Box plot of ‘k’ for vowel /i/

Fig. 4.
figure 4

Box plot of ‘k’ for vowel /e/

Fig. 5.
figure 5

Box plot of ‘k’ for vowel /u/

From the box plots, it is observed that the value of ‘k’ for nasalised vowel is higher compared to their oral counterparts. It is also observed that the value of ’k’ is within the range of 0 to 1 as desired. The box plot also shows that the proposed feature has high discriminatory capability, which is also validated using F-ratios. In Table 1 the median values of ‘k’ are tabulated. It is to be noted that for oral vowel case, the value of ‘k’ is non-zero. The possible reasoning for this can be the approximations that we have taken and also due to vibrations of velum during the utterance of oral vowels.
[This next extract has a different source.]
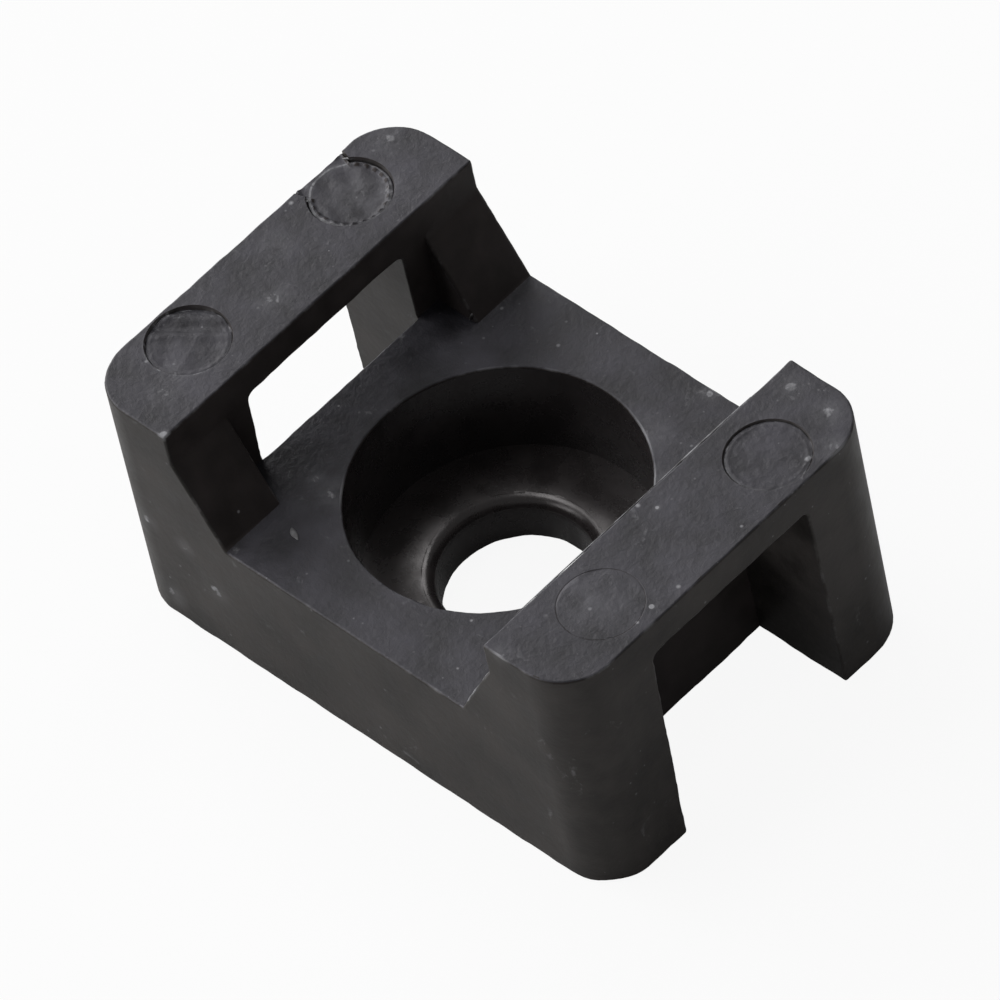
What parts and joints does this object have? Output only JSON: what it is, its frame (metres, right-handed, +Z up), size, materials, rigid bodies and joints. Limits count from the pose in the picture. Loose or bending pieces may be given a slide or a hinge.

Table 1. Median values of ‘k’
Table 2. ANOVA values

F-ratios and p values of ‘k’ are obtained using one-way ANOVA (Analysis Of Variance) for different vowels. ANOVA suggests whether different groups belong to the same distribution or they have come from different distributions. The small value of ‘p’ and high value of ‘F-ratio’ of two groups signify that the two groups have come from different distributions. From Table 2 it is observed that the F-ratios are high and p values are very low. This shows that oral vowels and nasalised vowels are highly discriminable for values of ‘k’.

5 Conclusions

In this study, we have proposed a simple inverse filtering based technique to find out a feature which accounts for the amount of nasalisation present in a vowel. Nasalized vowels differ from oral vowels by containing more amount of nasalisation. So this feature becomes useful for detection of nasalised vowels. Statistical analysis of the feature has shown that this feature gives values which are well separable for nasalised vowels and oral vowels. As the mathematical basis of this feature is degree of nasalisation, a good correlation of this feature may be found out with the perceptual score.